Bill Cosby est accusé d'agression sexuelle sur Andrea Constand, à son domicile, début 2004. Il a reconnu s'être livré à des attouchements ce jour-là, mais assure que la relation était consensuelle.

Rendu célèbre par la série télévisée The Cosby Show (1984-1992), Bill Cosby risque jusqu'à 30 ans de prison.

Si Andrea Constand est la seule pour laquelle les faits ne soient pas prescrits pénalement, plus de soixante femmes ont également accusé le comédien de 79 ans, icône de la culture populaire américaine.

En cas d'impasse, la loi de Pennsylvanie, où se déroule le procès, permet au juge d'ordonner aux jurés de poursuivre leurs travaux. C'est ce qu'il a fait jeudi.

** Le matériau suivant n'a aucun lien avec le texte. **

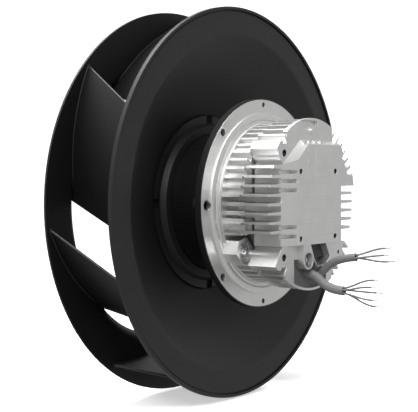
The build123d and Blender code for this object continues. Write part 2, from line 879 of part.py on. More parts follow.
# Trapezoid pocket above the cable outlet, and the wall that surrounds it
with BuildSketch() as pocket:
    with BuildLine():
        Polyline(
            (pocket_top_left_x, pad_bottom_z),
            (pocket_top_right_x, pad_bottom_z),
            (pocket_side_right_x, pocket_side_z),
            (pocket_bottom_right_x, pocket_bottom_z),
            (pocket_bottom_left_x, pocket_bottom_z),
            (pocket_side_left_x, pocket_side_z),
            close=True,
        )
    make_face()
with BuildSketch() as pocket_island:
    add(pocket.sketch)
    offset(amount=pocket_wall, kind=Kind.INTERSECTION)
    with Locations((earth_recess_x, earth_recess_z)):
        Circle(earth_recess_radius + earth_wall)
        Rectangle(
            2 * (earth_recess_radius + earth_wall),
            pad_bottom_z - earth_recess_z,
            align=(Align.CENTER, Align.MIN),
        )

# Cable outlet in the lower edge of the cover, closed outside by a thin rim
outlet_width = outlet_right_x - outlet_left_x
with BuildSketch() as outlet:
    with Locations((outlet_left_x, -flange_radius)):
        Rectangle(outlet_width, flange_radius + outlet_top_z, align=(Align.MIN, Align.MIN))
    Circle(block_fin_radius - outlet_rim, mode=Mode.INTERSECT)
    add(pocket_island.sketch, mode=Mode.SUBTRACT)

# Outline of the cover beside its left posts, where the casting steps inwards
with BuildSketch() as left_step:
    with BuildLine():
        Polyline(
            outward(left_edge_top_x - left_edge_run, left_edge_top_z),
            (left_edge_top_x - left_edge_run, left_edge_top_z),
            (left_edge_top_x, left_edge_top_z),
            (left_edge_x, left_top_z),
            (-side_core_half_width, left_top_z),
            (-side_core_half_width, side_bottom_z),
            (left_edge_x, side_bottom_z),
            (left_edge_low_x, left_edge_low_z),
            outward(left_edge_low_x, left_edge_low_z),
            close=True,
        )
    make_face()
right_step_x = sqrt(block_core_radius**2 - side_bottom_z**2)
with BuildSketch() as right_step:
    with BuildLine():
        Polyline(
            (2 * flange_radius, side_top_z),
            (side_core_half_width, side_top_z),
            (side_core_half_width, side_bottom_z),
            (right_step_x, side_bottom_z),
            outward(right_step_x, side_bottom_z),
            close=True,
        )
    make_face()

# Solid corners beside the left posts, and all four posts
with BuildSketch() as post_blocks:
    with BuildLine():
        Polyline(
            (left_edge_x, left_top_z),
            (left_edge_top_x, left_edge_top_z),
            (left_corner_top_x, left_corner_z),
            (-post_x, post_z),
            close=True,
        )
    make_face()
    with BuildLine():
        Polyline(
            (left_edge_x, side_bottom_z),
            (left_edge_low_x, left_edge_low_z),
            (left_corner_low_x, -left_corner_z),
            (-post_x, -post_z),
            close=True,
        )
    make_face()
    with Locations(*post_places):
        Circle(post_radius)

# Pad on the end face, with sloping left and upper sides
pad_corners = [
    (pad_right_x, pad_bottom_z),
    (pad_right_x, pad_top_z),
    (pad_left_x + pad_cut_x, pad_top_z),
    (pad_left_x, pad_top_z - pad_cut_z),
    (pad_left_x, pad_bottom_z),
]
pad_foot_corners = [
    (pad_right_x, pad_bottom_z),
    (pad_right_x, pad_top_z + pad_slope_top),
    (pad_left_x + pad_cut_x - pad_slope_top, pad_top_z + pad_slope_top),
    (pad_left_x - pad_slope_left, pad_top_z - pad_cut_z - pad_slope_top),
    (pad_left_x - pad_slope_left, pad_bottom_z),
]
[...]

«Si après de nouvelles délibérations, vous êtes toujours dans l'impasse, vous devrez me l'indiquer», a expliqué Steven O'Neill aux jurés, selon une formule inscrite au code de procédure pénale de Pennsylvanie.

La loi ne prévoit pas de délai pour ces délibérations.

Les débats ont déjà largement dépassé les 30 heures de huis clos qu'il avait fallu aux jurés du procès de Michael Jackson, en juin 2005, pour acquitter le chanteur des accusations de pédophilie qui pesaient sur lui.

Si l'impossibilité pour le jury de s'entendre sur un verdict se confirmait, elle entraînerait automatiquement l'annulation du procès, un immense camouflet pour l'accusation et une victoire inattendue pour le comédien américain.

Le ministère public aurait encore la possibilité de demander la tenue d'un nouveau procès, mais l'accusation aurait perdu son élan, face à un vieil homme qui fêtera ses 80 ans le 12 juillet.

Il faudrait aussi que le procureur du comté de Montgomery, dans lequel se trouve la résidence de Bill Cosby, s'assure qu'Andrea Constand serait prête à traverser un nouveau procès de plusieurs semaines.

Un juré récalcitrant? 

Dès l'annonce de l'impasse du jury, une poignée de manifestants pro-Cosby s'est présentée sur les marches du palais de justice de Norristown, petite ville de Pennsylvanie où se déroule le procès.

«Free Mr Cosby Now» (Laissez M. Cosby libre maintenant), pouvait-on lire sur une pancarte brandie par l'un d'entre eux.

Plusieurs victimes présumées de Bill Cosby se sont trouvées face à face avec les manifestants. Après avoir tenté un dialogue, l'une d'entre elles, Lili Bernard, qui assure avoir été violée par le comédien en 1992, a fondu en larmes, tombant dans les bras d'une autre femme.

«Aujourd'hui, nous avons vraiment vu M. Cosby obtenir justice», a commenté le porte-parole de l'acteur, Andrew Wyatt, même si les jurés étaient encore à l'oeuvre.

Quelques minutes avant la suspension des délibérations, vers 21h15, le même Andrew Wyatt est revenu à la charge: «Nous devrions mettre un terme à tout cela», a-t-il plaidé.

Rien n'a filtré des délibérations du jury qui, depuis le début de ses travaux, a sollicité à de nombreuses reprises le juge Steven O'Neill pour obtenir des précisions sur le dossier.

«Beaucoup d'entre nous pensons que l'un d'entre eux (un juré) fait de la résistance et empêche les choses d'avancer» vers une condamnation, estime Victoria Valentino (74 ans), un ancien modèle du magazine de charme Playboy qui assure avoir été violée par Bill Cosby en 1969.

Jeudi, le juge a expliqué aux jurés qu'ils ne devaient «pas hésiter à revoir (leur) vision (du dossier) et à changer (leur) opinion».

Pour autant, ils ne devaient pas «se sentir obligés de renoncer à (leur) sentiment (...) du fait de l'opinion» des autres jurés, a-t-il ajouté.

Victoria Valentino est prête à tout, même à un acquittement. Pour elle, l'affaire Cosby a relancé le débat sur le viol et la notion de consentement, ce qui est déjà, en soi, une victoire.

«Avant, il y avait cet éléphant dans la pièce dont personne ne voulait parler», dit-elle. «Même si l'issue n'est pas positive ici, la société aura été transformée grâce à ce débat».